Northwest Arkansas Democrat-Gazette
Gender-registry push advances
Spain’s Cabinet favors bill to facilitate teens altering records
MADRID — The Spanish Cabinet on Tuesday passed a draft bill on LGBTI rights that will seek parliamentary approval to allow transgender people older than 16 to freely change their genders and names without doctors or witnesses intervening in the process.
The proposal could still change during a lengthy parliamentary debate of the legal draft. But if its essence prevails, Spain would join a handful of countries around the world enshrining gender self-determination without a diagnosis of gender dysphoria or requiring that a person’s physical appearance conform with traditional male or female expressions.
It would also make the changes in the official registry faster than in most countries: up to four months from the first application to the change finally appearing in official documents. The process would be easily reversible for half a year, but it would require going to court after that.
The legal proposal has been controversial from the start, and it opened an internal battle within the left-wing ruling coalition, with the leading Socialists initially opposing self- determination in line with historical feminist activists while the junior partner of the governing alliance, the far-left United We Can party, strongly pushed for the free, unsupervised right to choose one’s gender.
Prime Minister Pedro Sanchez, the leader of the Socialists, said the draft law put Spain “at the international forefront” in rights of lesbian, gay, bisexual, transgender and intersex communities.
The law also bans socalled conversion therapies to suppress sexual orientation or gender identity, establishes fines and punishment for attacks on LGBTI people, and overturns a ban that prevented lesbian couples from registering their children under both parents’ names.
The Spanish government’s move comes amid deep divisions in the European Union on the issue, and with a backlash against LGBTI rights playing out in Hungary and Poland, two countries led by liberal-opposing populist governments that have used the issue in an apparent attempt to energize their conservative voters.
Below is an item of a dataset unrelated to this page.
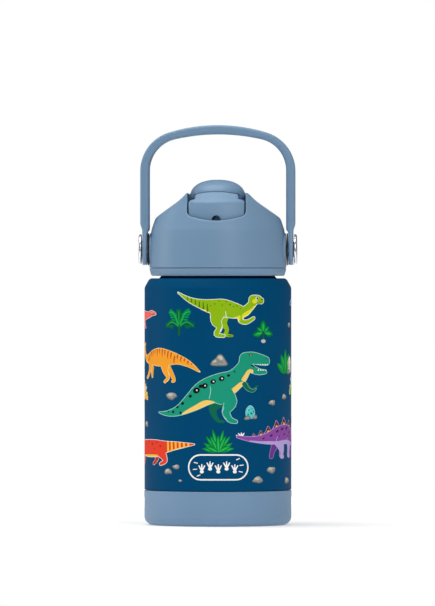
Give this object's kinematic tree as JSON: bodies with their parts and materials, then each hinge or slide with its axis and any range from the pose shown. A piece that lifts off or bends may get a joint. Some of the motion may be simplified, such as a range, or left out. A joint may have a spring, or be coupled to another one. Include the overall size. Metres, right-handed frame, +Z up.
{
  "type": "kids water bottle",
  "caption": "Round steel drinking flask with a soft base boot, screw lid, flip-up straw spout and a swinging bail handle.",
  "frame": {"origin": "centre of the boot's foot, on the surface that the bottle stands on", "axes": "+Z up along the bottle's axis, -Y towards the spout's drinking end, +X along the handle's pivot line"},
  "size_m": [0.0786, 0.0732, 0.1987],
  "materials": {
    "flask_coat": "satin",
    "flask_steel": "brushed",
    "boot_silicone": "matte",
    "lid_plastic": "satin",
    "seal_silicone": "matte",
    "straw_plastic": "translucent",
    "pivot_steel": "polished",
    "washer_rubber": "matte",
    "insert_brass": "satin"
  },
  "bodies": {
    "bottle": {"outer_shell": "flask_coat", "inner_flask": "flask_steel", "base_plate": "flask_steel", "vacuum_seal_bead": "flask_steel", "getter_cup": "flask_steel", "silicone_boot": "boot_silicone"},
    "rim_gasket": {"lid_seal_ring": "seal_silicone"},
    "straw_set": {"straw_connector": "seal_silicone", "straw": "straw_plastic"},
    "lid": {"lid_cover": "lid_plastic", "lid_base": "lid_plastic", "port_seal": "seal_silicone", "vent_valve": "seal_silicone", "spout_pin_left": "pivot_steel", "spout_pin_right": "pivot_steel", "pivot_washer_left": "washer_rubber", "pivot_washer_right": "washer_rubber", "pivot_screw_left": "pivot_steel", "pivot_screw_right": "pivot_steel", "pivot_insert_left": "insert_brass", "pivot_insert_right": "insert_brass"},
    "spout": {"spout_body": "lid_plastic", "spout_hood": "lid_plastic"},
    "handle": {"carry_handle": "lid_plastic"}
  },
  "joints": [
    {"name": "lid_lift", "type": "slide", "parent": "bottle", "child": "rim_gasket", "axis": [0, 0, 1], "range_m": [0, 0.14]},
    {"name": "lid_rise", "type": "slide", "parent": "rim_gasket", "child": "straw_set", "axis": [0, 0, 1], "range_m": [0, 0.0046]},
    {"name": "lid_twist", "type": "hinge", "parent": "straw_set", "child": "lid", "pos_m": [0, 0, 0.1275], "axis": [0, 0, 1], "range_deg": [0, 540]},
    {"name": "spout_flip", "type": "hinge", "parent": "lid", "child": "spout", "pos_m": [0, 0, 0.1515], "axis": [-1, 0, 0], "range_deg": [0, 90]},
    {"name": "handle_swing", "type": "hinge", "parent": "lid", "child": "handle", "pos_m": [0, 0, 0.137], "axis": [1, 0, 0], "range_deg": [-120, 120]}
  ],
  "couplings": [
    {"joint": "lid_rise", "follows": "lid_twist", "m_per_rad": 0.00047746}
  ]
}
According to the Spanish draft, all nationals older than 16 will be able to change their genders and names by simply stating twice their desire to do so. Previously, applicants needed a diagnosis by several doctors of gender dysphoria, which is the psychological condition of feeling a mismatch between one’s biological sex and gender identity. In some cases, they also needed proof that they had been living for two years as the gender they identified with — or even records showing they had taken hormones.
Teenagers between 14 and 16 can also apply with parental permission or by going to a judge if there is disagreement among them. A court is involved in applications for those between 12 and 14, and children under 12 are only allowed to register a new name but are not allowed to switch their genders.
Transgender rights groups had put pressure for months on the government by holding hunger strikes, proposing more ambitious drafts to Parliament and urging organizers of the country’s biggest Pride celebration, in Madrid, to exclude the Socialists from the annual march.
Mar Cambrolle, from Plataforma Trans, said Tuesday that while the proposal accepts their demand for self- determination, it falls short in protecting transgender children under 14 or guaranteeing the rights of non- binary people and transgender migrants.
Some feminist opponents say they fear that some men could use gender self-determination to invade women’s safe spaces, that it puts pressure on young women who see it as easier to succeed in today’s world as men or that it would skew quotas and national statistics.